Characteristics of ESA:
- Flexible/Non-Linear: The stages can be rearranged or revisited multiple times within a lesson (e.g., Engage > Study > Activate > Engage > Activate).
- Learner-Centred: Encourages active participation and communication from the outset.
- Focus on Communication and Engagement: Prioritizes getting students to use and interact with the language.
- Dynamic: Allows teachers to respond to emergent learner needs and interests.
Key Differences Between ESA and PPP
While both ESA and PPP provide frameworks for language lesson planning and share the fundamental idea of moving learners from exposure to production, their structural flexibility is the defining distinction.
Feature | ESA (Engage, Study, Activate) | PPP (Presentation, Practice, Production) |
---|---|---|
Stage Order | Flexible – Stages can be moved around, repeated, or interwoven (e.g., "straight arrows," "boomerang," "patchwork" lessons). | Fixed – Always follows a linear sequence: Presentation → Practice → Production. |
Focus | High learner engagement, communicative use from early stages, adaptability. | Controlled introduction of new language, accuracy-focused practice, then freer production. |
Teacher Role | Facilitator, guide, orchestrator, responsive to learner needs. | Presenter, explainer, monitor, corrector. |
Lesson Flow | Dynamic, responsive, can circle back to stages; emphasis on student interaction and participation throughout. | Step-by-step, methodical, often progressing from teacher-led to student-led activities. |
Typical Use | Ideal for developing all language skills, fostering communicative competence, and lessons requiring high learner interaction and motivation. | Well-suited for introducing specific new grammar points or vocabulary in a structured manner, emphasizing accuracy in initial learning. |
Practical Implications
- For PPP: Imagine teaching the past simple tense. You'd present the forms and usage, have students practice by completing sentences with past simple verbs, and then produce by telling a story about their last holiday. This is straightforward and effective for clear grammatical points.
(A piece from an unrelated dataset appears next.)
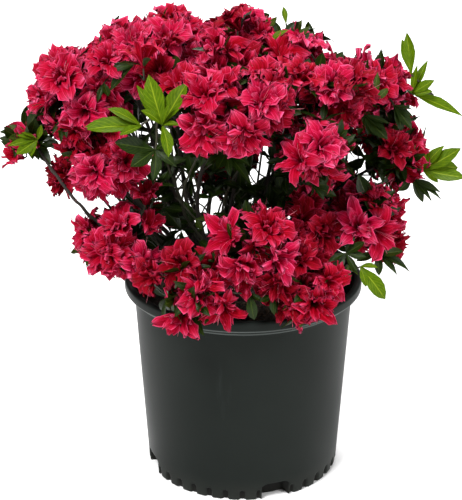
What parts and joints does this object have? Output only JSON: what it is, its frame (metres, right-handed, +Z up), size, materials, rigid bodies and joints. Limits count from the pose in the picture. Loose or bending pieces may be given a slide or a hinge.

- For ESA: For the same past simple tense, an ESA lesson might engage students by showing them pictures of famous historical events and asking them to guess what happened. Then, they might study the specific past simple forms of irregular verbs. Finally, they activate the language by discussing a historical documentary they watched, using past simple to describe events. A teacher might then engage them again with a challenge to write a fictional past event, and then they might go back to study a particular nuance of past simple usage based on emergent errors from the first activation. This shows the iterative nature of ESA.
Advantages of Each Model
Advantages of PPP:
- Clear Structure: Easy for both teachers and learners to follow.
- Controlled Learning: Allows for systematic error correction and focus on accuracy.
- Effective for Novices: Provides a solid foundation for new language learners.
Advantages of ESA:
- Increased Engagement: Captures learner interest from the start.
- Flexibility and Adaptability: Allows teachers to adjust the lesson based on student needs and responses.
- Communication-Focused: Encourages meaningful interaction and language use throughout.
- More Realistic: Reflects natural language acquisition more closely by allowing for revisiting and re-engaging with language.
In essence, while PPP offers a reliable, linear path to language acquisition, ESA provides a more versatile and dynamic framework that prioritizes sustained learner engagement and communicative practice through its flexible stage sequencing.